A tree came down on my farm and crushed the fence. I want to remove the tree and repair the fence. But the tree is heavy and dangerous. Where do I make the first cut? How do i go about this? I have no experience.







http://www.providentliving.org.nz/how-do-i-chainsaw-this-tree/
I have added numbers so you can use them as reference points.
I'd appreciate experienced help.


----------



## Matt J Leppek (Jul 22, 2015)

What is the diameter of the tree? If it's anything over 16 inches I would highly recommend calling a local tree service. Heavy, dangerous, and no experience can be bad news quick. With the tree on uneven ground, it's imperative to know the forces acting on it, otherwise you could wind up underneath it. 

If you do decide to call someone, I would ask them if they would mind showing you where the forces are acting on the tree in that situation and how they would go about removing it. If they don't want to explain it or tell you they are going to wing it or something along those lines, hire someone else. 

When they come to do the work, watch how they do it. It wouldn't hurt to take a video of them working either, great reference later on if you want a refresher. I've learned lots of great stuff by watching videos online (and a lot of not so great stuff). 

Good luck and stay safe!


----------



## Henk (Jul 22, 2015)

Thanks Matt. I am still hoping someone can tell me the forces acting upon the tree in the sketch.


----------



## Matt J Leppek (Jul 22, 2015)

The forces are on 1 and 14. 

How steep is the hill?


----------



## Gypo Logger (Jul 22, 2015)

Start at the crown and work towards the stump limbing as you go, cuting it into stove lengths if you need the wood. Hard to give good advice when Im not there. Generaly, its pretty cut and dried, but its a dangerous game and lots can happen.


----------



## Trx250r180 (Jul 22, 2015)

How big is your tractor,all farmers have tractors dont they ? Drag it to flat ground and cut it up, maybe use a farmboss 290 stihl,great firewood saw


----------



## BC WetCoast (Jul 22, 2015)

What I would do is cut 14 first and get the overhanging crown out of the way. 
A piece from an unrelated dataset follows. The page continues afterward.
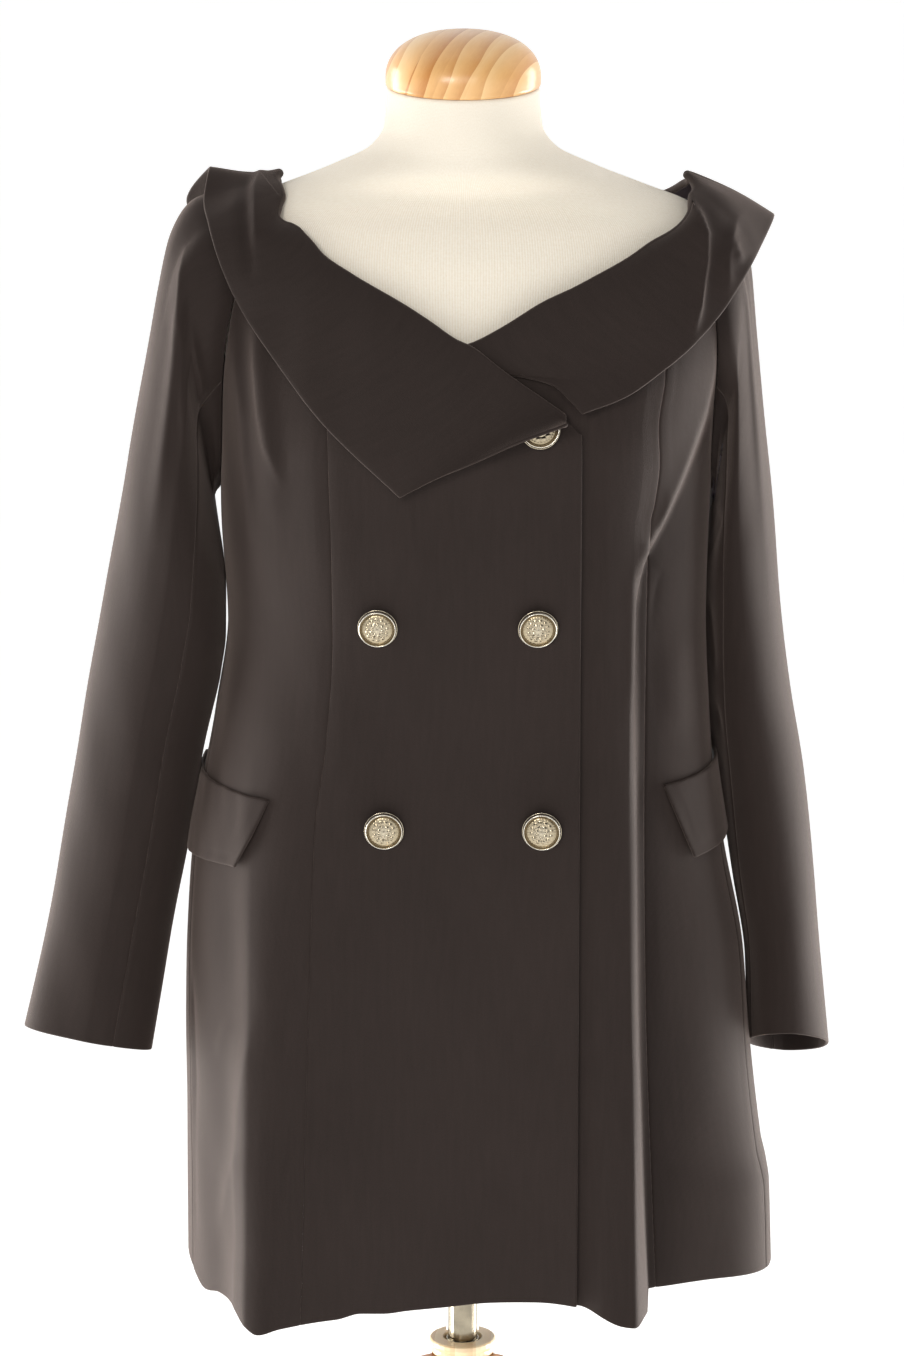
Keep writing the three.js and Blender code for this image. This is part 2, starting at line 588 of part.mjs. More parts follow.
// One section of the collar: it starts on the neckline's edge, turns over and falls to its outer edge.
function collarSection(row) {
  const side = row.turn > 180 ? "right" : "left";
  const angle = side === "right" ? row.turn - 360 : row.turn;
  const z = neckHeight(side, angle);
  const edge = bodyPoint(angle, z);
  const out = bodyNormal(angle, z);
  const up = bodyPoint(angle, z + 1).sub(bodyPoint(angle, z - 1)).normalize();
  const centre = edge.clone().addScaledVector(out, ROLL - COLLAR_CLOTH);
  const points = ROLL_TURNS.map((turn) =>
    centre
      .clone()
      .addScaledVector(out, ROLL * Math.cos(rad(turn)))
      .addScaledVector(up, ROLL * Math.sin(rad(turn))),
  );
  const start = points[points.length - 1];
  const end = new THREE.Vector3(row.x, row.y, row.z);
  const drop = start.distanceTo(end);
  const lean = start.clone().addScaledVector(up, -row.hang * drop).addScaledVector(out, row.lift);
  for (const t of COLLAR_SHARES) {
    const p = start.clone().multiplyScalar((1 - t) ** 2);
    p.addScaledVector(lean, 2 * t * (1 - t)).addScaledVector(end, t * t);
    points.push(p);
  }
  return points.reverse();
}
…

How solid is the connection at the stump? That would affect the decision. Depending on the width of the bench (flat area) and connection at the stump, I would either cut at 1 next and let the piece slide or undercut at 12. If the bench is short and the tree is steep, then cut 1, if the bench is wide then cut 12,

All the wood beyond 14 has tension on the top and compression on the bottom. Between 1 and 14, it's opposite, the tension is on the bottom and compression on the top. That's why you would undercut (cut up from bottom) if you were to cut at 12. 
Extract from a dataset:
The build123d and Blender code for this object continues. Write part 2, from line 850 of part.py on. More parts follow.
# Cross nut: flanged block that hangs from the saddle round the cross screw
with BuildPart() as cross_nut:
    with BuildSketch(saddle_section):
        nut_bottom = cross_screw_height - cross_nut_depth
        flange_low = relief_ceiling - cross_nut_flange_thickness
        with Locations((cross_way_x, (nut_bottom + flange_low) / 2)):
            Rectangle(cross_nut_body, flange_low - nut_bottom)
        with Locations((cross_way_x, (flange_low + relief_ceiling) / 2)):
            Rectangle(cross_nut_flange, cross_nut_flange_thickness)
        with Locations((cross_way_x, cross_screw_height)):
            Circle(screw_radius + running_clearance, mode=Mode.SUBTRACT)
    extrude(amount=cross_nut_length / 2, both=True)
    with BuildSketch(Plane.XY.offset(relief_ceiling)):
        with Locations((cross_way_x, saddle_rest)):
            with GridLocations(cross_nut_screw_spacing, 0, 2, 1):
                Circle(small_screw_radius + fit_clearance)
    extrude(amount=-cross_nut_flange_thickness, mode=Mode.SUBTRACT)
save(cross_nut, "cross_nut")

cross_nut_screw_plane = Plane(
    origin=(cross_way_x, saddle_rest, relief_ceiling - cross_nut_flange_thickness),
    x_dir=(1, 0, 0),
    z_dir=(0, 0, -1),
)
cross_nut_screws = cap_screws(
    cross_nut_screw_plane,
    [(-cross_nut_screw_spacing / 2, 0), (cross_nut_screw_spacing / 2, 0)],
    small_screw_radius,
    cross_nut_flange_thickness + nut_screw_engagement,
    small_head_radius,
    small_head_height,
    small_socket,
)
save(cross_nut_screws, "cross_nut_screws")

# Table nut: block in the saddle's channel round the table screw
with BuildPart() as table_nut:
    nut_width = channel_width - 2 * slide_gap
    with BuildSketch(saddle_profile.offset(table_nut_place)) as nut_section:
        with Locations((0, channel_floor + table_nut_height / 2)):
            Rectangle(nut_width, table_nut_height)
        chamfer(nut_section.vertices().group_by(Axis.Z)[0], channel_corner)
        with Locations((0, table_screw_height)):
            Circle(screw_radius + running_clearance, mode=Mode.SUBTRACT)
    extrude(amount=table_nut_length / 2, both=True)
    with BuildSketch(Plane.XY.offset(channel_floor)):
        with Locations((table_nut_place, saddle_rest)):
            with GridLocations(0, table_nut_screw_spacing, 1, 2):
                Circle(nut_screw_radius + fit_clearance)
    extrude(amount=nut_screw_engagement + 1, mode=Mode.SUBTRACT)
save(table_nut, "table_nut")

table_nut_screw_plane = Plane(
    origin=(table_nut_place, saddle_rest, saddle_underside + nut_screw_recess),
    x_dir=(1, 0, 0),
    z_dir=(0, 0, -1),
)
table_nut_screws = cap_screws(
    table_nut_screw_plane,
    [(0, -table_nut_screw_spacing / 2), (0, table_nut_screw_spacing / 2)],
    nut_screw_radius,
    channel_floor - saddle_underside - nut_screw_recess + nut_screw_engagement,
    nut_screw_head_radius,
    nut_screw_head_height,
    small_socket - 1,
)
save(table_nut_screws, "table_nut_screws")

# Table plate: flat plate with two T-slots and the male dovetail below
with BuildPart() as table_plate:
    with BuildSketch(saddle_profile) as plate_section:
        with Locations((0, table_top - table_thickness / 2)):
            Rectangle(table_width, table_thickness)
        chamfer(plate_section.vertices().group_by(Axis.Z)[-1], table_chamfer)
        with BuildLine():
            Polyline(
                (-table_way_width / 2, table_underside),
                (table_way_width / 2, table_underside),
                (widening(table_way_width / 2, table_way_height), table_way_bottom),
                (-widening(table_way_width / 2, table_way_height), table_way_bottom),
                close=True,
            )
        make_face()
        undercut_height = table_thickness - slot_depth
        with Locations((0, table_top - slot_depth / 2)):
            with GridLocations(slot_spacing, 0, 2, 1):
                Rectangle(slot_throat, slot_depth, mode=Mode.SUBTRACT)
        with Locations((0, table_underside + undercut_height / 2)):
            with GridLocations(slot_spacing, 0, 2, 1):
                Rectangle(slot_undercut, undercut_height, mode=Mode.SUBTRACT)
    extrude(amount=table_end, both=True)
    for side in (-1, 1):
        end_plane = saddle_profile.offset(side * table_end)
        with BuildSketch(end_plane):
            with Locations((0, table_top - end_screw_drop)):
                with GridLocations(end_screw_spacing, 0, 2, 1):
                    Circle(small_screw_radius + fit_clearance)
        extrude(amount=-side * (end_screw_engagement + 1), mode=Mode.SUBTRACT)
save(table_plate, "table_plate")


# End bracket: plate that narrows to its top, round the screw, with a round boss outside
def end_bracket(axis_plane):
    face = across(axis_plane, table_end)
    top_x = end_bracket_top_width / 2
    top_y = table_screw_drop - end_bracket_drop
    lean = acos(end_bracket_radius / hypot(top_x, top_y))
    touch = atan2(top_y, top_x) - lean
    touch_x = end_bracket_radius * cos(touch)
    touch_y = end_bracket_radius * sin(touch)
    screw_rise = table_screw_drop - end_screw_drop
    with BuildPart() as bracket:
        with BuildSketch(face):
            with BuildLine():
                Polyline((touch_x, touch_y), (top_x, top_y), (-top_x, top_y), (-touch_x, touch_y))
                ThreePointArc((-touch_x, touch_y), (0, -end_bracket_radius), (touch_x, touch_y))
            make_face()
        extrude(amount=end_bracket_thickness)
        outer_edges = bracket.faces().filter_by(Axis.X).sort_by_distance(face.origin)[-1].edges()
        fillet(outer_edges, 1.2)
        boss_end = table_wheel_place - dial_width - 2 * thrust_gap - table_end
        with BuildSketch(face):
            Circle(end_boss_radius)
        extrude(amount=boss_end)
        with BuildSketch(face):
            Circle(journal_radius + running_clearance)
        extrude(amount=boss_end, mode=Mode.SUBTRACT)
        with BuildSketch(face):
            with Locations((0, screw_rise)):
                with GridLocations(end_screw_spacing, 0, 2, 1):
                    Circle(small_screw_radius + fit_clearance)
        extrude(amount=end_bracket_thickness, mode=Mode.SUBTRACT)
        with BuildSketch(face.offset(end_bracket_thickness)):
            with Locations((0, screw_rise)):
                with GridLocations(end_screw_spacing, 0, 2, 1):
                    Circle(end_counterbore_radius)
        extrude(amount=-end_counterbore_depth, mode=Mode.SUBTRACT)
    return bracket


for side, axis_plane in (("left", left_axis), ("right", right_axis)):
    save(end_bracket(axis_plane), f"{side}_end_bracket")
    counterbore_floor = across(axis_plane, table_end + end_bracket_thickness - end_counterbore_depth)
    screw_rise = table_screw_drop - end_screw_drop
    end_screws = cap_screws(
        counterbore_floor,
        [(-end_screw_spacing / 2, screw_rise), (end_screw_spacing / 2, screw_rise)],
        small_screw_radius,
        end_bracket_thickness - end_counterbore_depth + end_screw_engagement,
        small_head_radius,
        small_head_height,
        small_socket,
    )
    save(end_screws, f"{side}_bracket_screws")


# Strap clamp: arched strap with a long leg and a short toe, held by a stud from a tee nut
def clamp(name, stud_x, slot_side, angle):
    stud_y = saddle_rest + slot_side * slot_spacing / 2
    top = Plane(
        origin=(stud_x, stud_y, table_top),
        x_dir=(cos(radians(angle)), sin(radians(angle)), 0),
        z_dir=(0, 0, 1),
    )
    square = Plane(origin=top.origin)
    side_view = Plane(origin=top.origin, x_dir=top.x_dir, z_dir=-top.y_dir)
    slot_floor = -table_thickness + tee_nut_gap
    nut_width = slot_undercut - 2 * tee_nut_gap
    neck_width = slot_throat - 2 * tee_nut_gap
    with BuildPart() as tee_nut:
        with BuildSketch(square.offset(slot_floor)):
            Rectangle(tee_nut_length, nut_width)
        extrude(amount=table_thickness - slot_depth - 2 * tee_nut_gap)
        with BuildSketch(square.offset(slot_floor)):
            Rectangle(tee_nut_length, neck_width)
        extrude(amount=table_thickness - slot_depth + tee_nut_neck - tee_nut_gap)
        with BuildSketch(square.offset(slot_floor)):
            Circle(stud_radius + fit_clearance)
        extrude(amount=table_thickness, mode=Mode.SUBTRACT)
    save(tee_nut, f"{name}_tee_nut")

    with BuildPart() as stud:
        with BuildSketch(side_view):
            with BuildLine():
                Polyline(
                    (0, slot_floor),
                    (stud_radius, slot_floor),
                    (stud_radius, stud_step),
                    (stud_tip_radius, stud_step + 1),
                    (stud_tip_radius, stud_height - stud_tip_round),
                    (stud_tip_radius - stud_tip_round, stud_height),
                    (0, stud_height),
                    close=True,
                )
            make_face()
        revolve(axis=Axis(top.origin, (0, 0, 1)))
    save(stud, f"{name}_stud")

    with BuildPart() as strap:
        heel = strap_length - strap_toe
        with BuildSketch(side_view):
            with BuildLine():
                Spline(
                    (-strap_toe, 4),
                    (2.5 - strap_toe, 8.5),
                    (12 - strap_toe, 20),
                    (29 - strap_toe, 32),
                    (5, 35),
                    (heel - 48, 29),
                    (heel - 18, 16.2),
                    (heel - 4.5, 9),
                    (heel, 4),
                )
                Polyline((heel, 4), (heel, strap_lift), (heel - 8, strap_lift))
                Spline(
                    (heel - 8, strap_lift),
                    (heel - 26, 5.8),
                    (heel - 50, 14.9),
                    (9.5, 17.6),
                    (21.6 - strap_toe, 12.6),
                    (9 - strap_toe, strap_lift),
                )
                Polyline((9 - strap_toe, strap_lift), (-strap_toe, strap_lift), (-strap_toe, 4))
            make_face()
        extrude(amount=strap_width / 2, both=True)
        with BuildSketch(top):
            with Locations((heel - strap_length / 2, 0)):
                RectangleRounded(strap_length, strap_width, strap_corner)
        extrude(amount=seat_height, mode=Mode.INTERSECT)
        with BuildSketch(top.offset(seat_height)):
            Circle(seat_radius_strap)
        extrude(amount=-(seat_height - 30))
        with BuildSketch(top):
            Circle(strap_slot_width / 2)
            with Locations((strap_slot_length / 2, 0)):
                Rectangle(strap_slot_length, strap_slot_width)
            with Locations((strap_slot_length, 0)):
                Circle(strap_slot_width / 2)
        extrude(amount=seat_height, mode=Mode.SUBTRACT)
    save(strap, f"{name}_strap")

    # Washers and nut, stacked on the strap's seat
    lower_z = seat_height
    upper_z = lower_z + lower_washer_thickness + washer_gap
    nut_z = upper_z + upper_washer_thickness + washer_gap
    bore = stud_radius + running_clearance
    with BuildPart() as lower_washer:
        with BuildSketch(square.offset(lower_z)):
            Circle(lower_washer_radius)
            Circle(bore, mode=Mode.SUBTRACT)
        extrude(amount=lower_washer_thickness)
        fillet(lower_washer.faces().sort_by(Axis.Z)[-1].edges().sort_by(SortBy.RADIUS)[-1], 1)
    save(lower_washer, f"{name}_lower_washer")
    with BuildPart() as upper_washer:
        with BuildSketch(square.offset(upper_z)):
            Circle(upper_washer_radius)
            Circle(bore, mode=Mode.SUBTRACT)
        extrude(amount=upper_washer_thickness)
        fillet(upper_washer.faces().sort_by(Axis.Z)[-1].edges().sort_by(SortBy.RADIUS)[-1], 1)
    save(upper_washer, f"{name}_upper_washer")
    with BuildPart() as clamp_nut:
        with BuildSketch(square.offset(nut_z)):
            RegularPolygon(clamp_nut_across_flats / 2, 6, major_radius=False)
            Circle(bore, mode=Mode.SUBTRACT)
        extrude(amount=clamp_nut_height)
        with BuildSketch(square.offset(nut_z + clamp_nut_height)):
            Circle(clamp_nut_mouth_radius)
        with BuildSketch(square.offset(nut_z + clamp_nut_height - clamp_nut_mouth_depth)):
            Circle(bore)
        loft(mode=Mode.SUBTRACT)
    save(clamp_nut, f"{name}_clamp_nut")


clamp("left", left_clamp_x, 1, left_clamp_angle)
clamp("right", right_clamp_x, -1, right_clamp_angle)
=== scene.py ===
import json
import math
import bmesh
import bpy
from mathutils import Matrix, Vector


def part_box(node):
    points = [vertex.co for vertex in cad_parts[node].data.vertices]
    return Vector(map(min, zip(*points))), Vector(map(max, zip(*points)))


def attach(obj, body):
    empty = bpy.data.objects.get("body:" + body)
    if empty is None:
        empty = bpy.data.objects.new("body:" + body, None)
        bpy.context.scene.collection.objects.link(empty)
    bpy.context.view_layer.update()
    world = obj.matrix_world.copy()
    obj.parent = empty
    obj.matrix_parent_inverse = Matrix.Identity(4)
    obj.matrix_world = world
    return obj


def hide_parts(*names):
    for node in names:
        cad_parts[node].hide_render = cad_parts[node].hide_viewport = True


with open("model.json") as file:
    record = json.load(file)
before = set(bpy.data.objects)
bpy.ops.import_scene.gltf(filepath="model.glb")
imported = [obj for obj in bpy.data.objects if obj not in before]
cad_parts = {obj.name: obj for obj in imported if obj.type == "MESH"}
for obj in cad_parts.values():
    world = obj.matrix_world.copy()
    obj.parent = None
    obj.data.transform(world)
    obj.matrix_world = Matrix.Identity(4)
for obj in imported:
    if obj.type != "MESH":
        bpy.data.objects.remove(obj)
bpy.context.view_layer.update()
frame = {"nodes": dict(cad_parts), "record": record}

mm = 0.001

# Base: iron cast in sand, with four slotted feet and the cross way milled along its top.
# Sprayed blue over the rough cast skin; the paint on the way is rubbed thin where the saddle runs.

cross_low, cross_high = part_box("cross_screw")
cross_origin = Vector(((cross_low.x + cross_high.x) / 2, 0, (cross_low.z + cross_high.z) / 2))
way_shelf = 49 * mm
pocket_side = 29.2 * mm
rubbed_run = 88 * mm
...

If the log is lying at anyway cross hill (even a little) then make sure you stand on the uphill side of the log when you cut. If it were to roll, then it would roll away from you.


----------



## Henk (Jul 22, 2015)

Matt J Leppek said:


> The forces are on 1 and 14.
> 
> How steep is the hill?


Not sure how to answer that. As a ratio?


----------



## Henk (Jul 22, 2015)

Trx250r180 said:


> How big is your tractor,all farmers have tractors dont they ? Drag it to flat ground and cut it up, maybe use a farmboss 290 stihl,great firewood saw


No tractor. Just a bicycle.


----------



## Henk (Jul 22, 2015)

BC WetCoast said:


> What I would do is cut 14 first and get the overhanging crown out of the way.
> 
> How solid is the connection at the stump? That would affect the decision. Depending on the width of the bench (flat area) and connection at the stump, I would either cut at 1 next and let the piece slide or undercut at 12. If the bench is short and the tree is steep, then cut 1, if the bench is wide then cut 12,
> 
> ...



Good connection at the stump. It probably will not slide.
The bench is wide enough to drive a digger through. Or a tractor. I have neither.
So if I am sure the tree will not slide, undercutting at 12 might be an OK option, as the pressure is from above, right?
I'll make sure it does not roll onto me if I do this. There is no sideways slope.


----------



## Henk (Jul 22, 2015)

Matt J Leppek said:


> The forces are on 1 and 14.
> 
> How steep is the hill?


Too steep to stand on and use a chainsaw.


----------



## Henk (Jul 22, 2015)

I'll need to climb up and check the roots again to see how secure the root is and be sure it will not break away.


----------



## Henk (Jul 22, 2015)

Would a photo help? It's night in New Zealand and 13 hours till sunlight as it is winter. So I'll take a photo in the morning if needed.


----------



## Creeker (Jul 22, 2015)

If you haven't got a tractor or something to tow the tree then you don't need to make the flat area under the tree navigable by vehicles.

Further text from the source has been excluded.